** start Dataset excerpt **
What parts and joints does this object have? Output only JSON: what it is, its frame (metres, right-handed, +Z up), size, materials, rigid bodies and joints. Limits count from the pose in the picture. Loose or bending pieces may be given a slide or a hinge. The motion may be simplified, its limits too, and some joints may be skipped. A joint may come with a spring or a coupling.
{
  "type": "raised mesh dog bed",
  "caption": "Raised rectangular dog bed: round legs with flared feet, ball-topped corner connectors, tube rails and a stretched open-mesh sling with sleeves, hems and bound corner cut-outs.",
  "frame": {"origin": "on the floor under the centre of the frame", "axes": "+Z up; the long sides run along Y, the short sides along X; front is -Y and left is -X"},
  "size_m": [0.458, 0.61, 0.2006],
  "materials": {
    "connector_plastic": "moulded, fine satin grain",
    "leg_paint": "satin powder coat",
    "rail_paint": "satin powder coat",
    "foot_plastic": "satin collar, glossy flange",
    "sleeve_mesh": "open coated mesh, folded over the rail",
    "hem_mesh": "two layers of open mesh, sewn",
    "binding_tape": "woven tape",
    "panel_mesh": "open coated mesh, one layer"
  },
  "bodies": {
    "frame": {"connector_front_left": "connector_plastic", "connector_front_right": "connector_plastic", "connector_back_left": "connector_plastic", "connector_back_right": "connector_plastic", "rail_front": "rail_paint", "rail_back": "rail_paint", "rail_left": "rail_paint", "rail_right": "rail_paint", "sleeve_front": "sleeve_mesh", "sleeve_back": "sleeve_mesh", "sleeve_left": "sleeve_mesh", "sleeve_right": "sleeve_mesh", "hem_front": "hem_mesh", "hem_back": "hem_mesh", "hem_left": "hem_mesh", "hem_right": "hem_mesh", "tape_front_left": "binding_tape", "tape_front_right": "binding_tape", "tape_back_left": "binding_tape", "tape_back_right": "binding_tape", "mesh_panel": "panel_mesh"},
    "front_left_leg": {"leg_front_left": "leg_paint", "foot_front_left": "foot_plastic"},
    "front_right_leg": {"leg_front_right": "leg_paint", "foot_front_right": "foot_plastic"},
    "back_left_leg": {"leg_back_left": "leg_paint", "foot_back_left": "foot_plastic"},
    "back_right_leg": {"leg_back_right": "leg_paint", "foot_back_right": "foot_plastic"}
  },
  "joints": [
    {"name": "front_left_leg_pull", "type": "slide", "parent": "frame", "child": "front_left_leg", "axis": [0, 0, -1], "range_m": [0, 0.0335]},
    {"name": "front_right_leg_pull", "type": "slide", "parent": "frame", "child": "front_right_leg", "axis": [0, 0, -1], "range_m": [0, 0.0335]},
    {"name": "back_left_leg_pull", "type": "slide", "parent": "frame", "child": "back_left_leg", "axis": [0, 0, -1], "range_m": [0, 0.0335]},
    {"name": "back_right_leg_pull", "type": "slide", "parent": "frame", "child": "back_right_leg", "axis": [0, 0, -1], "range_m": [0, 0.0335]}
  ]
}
** end Dataset excerpt **
Copy the material above back out, exactly as written.

▶ [Solution for this problem]:
What parts and joints does this object have? Output only JSON: what it is, its frame (metres, right-handed, +Z up), size, materials, rigid bodies and joints. Limits count from the pose in the picture. Loose or bending pieces may be given a slide or a hinge. The motion may be simplified, its limits too, and some joints may be skipped. A joint may come with a spring or a coupling.
{
  "type": "raised mesh dog bed",
  "caption": "Raised rectangular dog bed: round legs with flared feet, ball-topped corner connectors, tube rails and a stretched open-mesh sling with sleeves, hems and bound corner cut-outs.",
  "frame": {"origin": "on the floor under the centre of the frame", "axes": "+Z up; the long sides run along Y, the short sides along X; front is -Y and left is -X"},
  "size_m": [0.458, 0.61, 0.2006],
  "materials": {
    "connector_plastic": "moulded, fine satin grain",
    "leg_paint": "satin powder coat",
    "rail_paint": "satin powder coat",
    "foot_plastic": "satin collar, glossy flange",
    "sleeve_mesh": "open coated mesh, folded over the rail",
    "hem_mesh": "two layers of open mesh, sewn",
    "binding_tape": "woven tape",
    "panel_mesh": "open coated mesh, one layer"
  },
  "bodies": {
    "frame": {"connector_front_left": "connector_plastic", "connector_front_right": "connector_plastic", "connector_back_left": "connector_plastic", "connector_back_right": "connector_plastic", "rail_front": "rail_paint", "rail_back": "rail_paint", "rail_left": "rail_paint", "rail_right": "rail_paint", "sleeve_front": "sleeve_mesh", "sleeve_back": "sleeve_mesh", "sleeve_left": "sleeve_mesh", "sleeve_right": "sleeve_mesh", "hem_front": "hem_mesh", "hem_back": "hem_mesh", "hem_left": "hem_mesh", "hem_right": "hem_mesh", "tape_front_left": "binding_tape", "tape_front_right": "binding_tape", "tape_back_left": "binding_tape", "tape_back_right": "binding_tape", "mesh_panel": "panel_mesh"},
    "front_left_leg": {"leg_front_left": "leg_paint", "foot_front_left": "foot_plastic"},
    "front_right_leg": {"leg_front_right": "leg_paint", "foot_front_right": "foot_plastic"},
    "back_left_leg": {"leg_back_left": "leg_paint", "foot_back_left": "foot_plastic"},
    "back_right_leg": {"leg_back_right": "leg_paint", "foot_back_right": "foot_plastic"}
  },
  "joints": [
    {"name": "front_left_leg_pull", "type": "slide", "parent": "frame", "child": "front_left_leg", "axis": [0, 0, -1], "range_m": [0, 0.0335]},
    {"name": "front_right_leg_pull", "type": "slide", "parent": "frame", "child": "front_right_leg", "axis": [0, 0, -1], "range_m": [0, 0.0335]},
    {"name": "back_left_leg_pull", "type": "slide", "parent": "frame", "child": "back_left_leg", "axis": [0, 0, -1], "range_m": [0, 0.0335]},
    {"name": "back_right_leg_pull", "type": "slide", "parent": "frame", "child": "back_right_leg", "axis": [0, 0, -1], "range_m": [0, 0.0335]}
  ]
}